Tuesday, October 30, 2001, 5:30 pm, Room 134/135

Session: Aspects of Applied Surface Analysis II Poster Session
Presenter: K.-J. Chao, Charles Evans & Associates
Authors: K.-J. Chao, Charles Evans & Associates
J.R. Kingsley, Charles Evans & Associates
H. Ho, Charles Evans & Associates
H. Shen, Charles Evans & Associates
I.D. Ward, Charles Evans & Associates
Correspondent: Click to Email
As the minimum feature size of a semiconductor device continues to shrink, analyses of the engineered structures and materials of semiconductor devices have been very critical in device manufacturing and the development of new generation devices. Furthermore, the performance of a modern device is strongly influenced by its dopant distributions in depth and laterally. Scanning capacitance microscopy (SCM) is one of the techniques that have been developed to reveal the dopant distribution two-dimensionally. In this work, AFM/SCM was applied to both process control and failure analysis of semiconductor devices. Two types of semiconductor devices, Si based and GaAs based, were studied. In the applications of process control, two examples are presented. The first example is to investigate the uniformity of the As layer of a silicon substrate. This sample has a layer of uniformly distributed As region. X-sectioned SCM/AFM study found local non-uniformity in the As layer. The second example is to determine the lateral diffusion length of dopants after the thermal annealing process. A GaAs substrate is masked and patterned by a layer of Si3N4. Zn dopants were thermally dif-fused through a line-opening in the Si3N4 layer into the GaAs substrate.
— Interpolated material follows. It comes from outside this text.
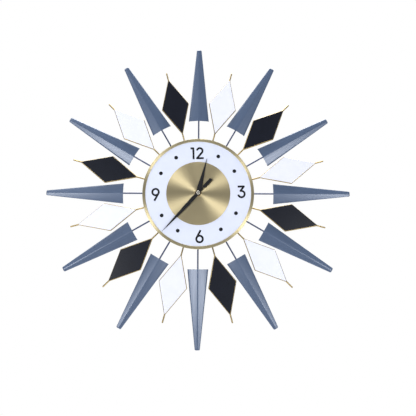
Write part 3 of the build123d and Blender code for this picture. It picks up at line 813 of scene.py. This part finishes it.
for boxName, box in softboxes.items():
    addSoftbox(boxName, box)

ceilingMaker = {"strength": 1.6, "spread": 25}


def addCeilingWash(maker):
    # a wide, even light straight down, which brightens the floor and leaves upright faces alone
    data = bpy.data.lights.new("ceilingWash", "SUN")
    data.energy = maker["strength"]
    data.angle = math.radians(maker["spread"])
    addObject("ceilingWash", data)


addCeilingWash(ceilingMaker)

worldMaker = {
    "seen": "#FFFFFF",  # what the camera sees behind the clock
    "seenStrength": 1.0,
    "lit": "#F2F5FF",  # what lights it
    "litStrength": 0.4,
}


def makeWorld(maker):
    world = bpy.data.worlds.new("studioWhite")
    bpy.context.scene.world = world
    world.use_nodes = True
    tree = world.node_tree
    tree.nodes.clear()
    seen = addNode(
        tree, "ShaderNodeBackground",
        {"Color": linearColor(maker["seen"]), "Strength": maker["seenStrength"]},
    )
    lit = addNode(
        tree, "ShaderNodeBackground",
        {"Color": linearColor(maker["lit"]), "Strength": maker["litStrength"]},
    )
    ray = addNode(tree, "ShaderNodeLightPath")
    pick = addNode(
        tree, "ShaderNodeMixShader",
        links={0: ray.outputs["Is Camera Ray"], 1: lit.outputs[0], 2: seen.outputs[0]},
    )
    addNode(tree, "ShaderNodeOutputWorld", links={"Surface": pick.outputs[0]})


makeWorld(worldMaker)
bpy.context.scene.view_settings.view_transform = "Standard"

cameraMaker = {
    "place": (0.01537, -0.82124, -0.1279),
    "pitch": 7.114,
    "yaw": 0.287,
    "roll": 0.221,
    "lens": 35.093,
    "sensor": 36,
}


def makeCamera(maker):
    data = bpy.data.cameras.new("camera")
    data.lens = maker["lens"]
    data.sensor_width = maker["sensor"]
    camera = addObject("camera", data)
    camera.matrix_world = (
        Matrix.Translation(maker["place"])
        @ Matrix.Rotation(-math.radians(maker["yaw"]), 4, "Z")
        @ Matrix.Rotation(math.radians(90 + maker["pitch"]), 4, "X")
        @ Matrix.Rotation(math.radians(maker["roll"]), 4, "Z")
    )
    bpy.context.scene.camera = camera


makeCamera(cameraMaker)
print("stage set")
By overlaying the AFM image on top of the SCM image, the lateral diffusion length of the Zn dopants was found to be about 2.2µm away from the edges of the exposed GaAs region. Another important application of AFM/SCM is in the device failure analysis. A failed p-channel transistor was first studied by AFM/SCM. Two levels of dopant concentration were found in the corresponding source and drain regions by SCM. Another way to identify the cause of the failure is to directly compare the failed device with a properly functioning one. We applied AFM/SCM to study the same N-well struc-tures in two devices, one good and the other failed, and found that the depth of the N-well for the failed device is about 0.4µm shorter.